Functional identities involving inverses on Banach algebras

The purpose of this paper is to characterize several classes of functional identities involving inverses with related mappings from a unital Banach algebra $\mathcal{A}$ over the complex field into a unital $\mathcal{A}$-bimodule $\mathcal{M}$. Let $N$ be a fixed invertible element in $\mathcal{A}$, $M$ be a fixed element in $\mathcal{M}$, and $n$ be a positive integer.
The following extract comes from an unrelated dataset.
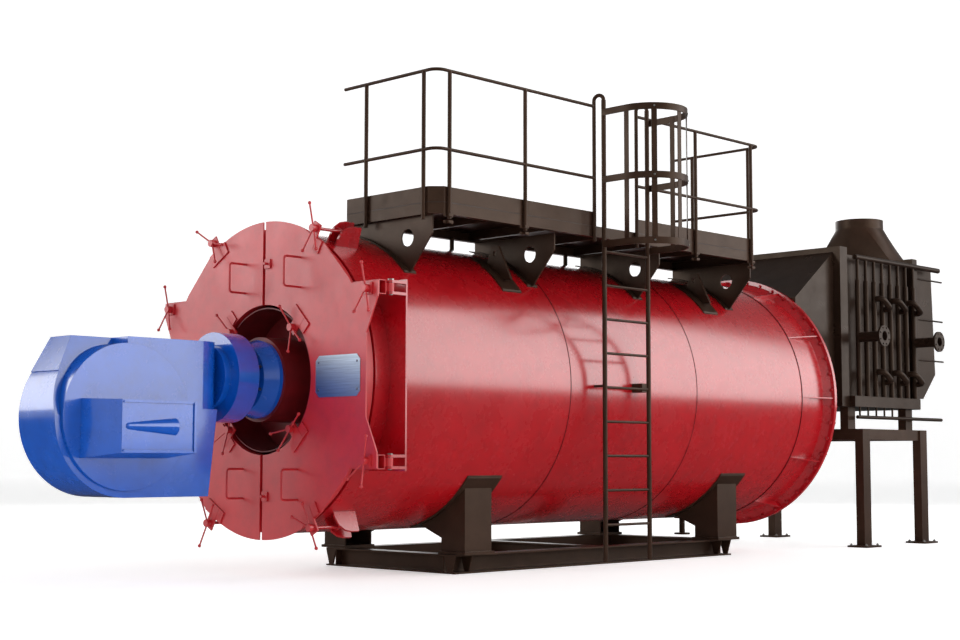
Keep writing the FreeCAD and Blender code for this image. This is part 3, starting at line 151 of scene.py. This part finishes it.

We investigate the forms of additive mappings $f$, $g$ from $\mathcal{A}$ into $\mathcal{M}$ satisfying one of the following identities: \begin{equation*} \begin{aligned} &f(A)A- Ag(A) = 0\\ &f(A)+ g(B)\star A= M\\ &f(A)+A^{n}g(A^{-1})=0\\ &f(A)+A^{n}g(B)=M \end{aligned} \qquad \begin{aligned} &\text{for each invertible element}~A\in\mathcal{A}; \\ &\text{whenever}~ A,B\in\mathcal{A}~\text{with}~AB=N;\\ &\text{for each invertible element}~A\in\mathcal{A}; \\ &\text{whenever}~ A,B\in\mathcal{A}~\text{with}~AB=N, \end{aligned} \end{equation*} where $\star$ is either the Jordan product $A\star B = AB+BA$ or the Lie product $A\star B = AB-BA$.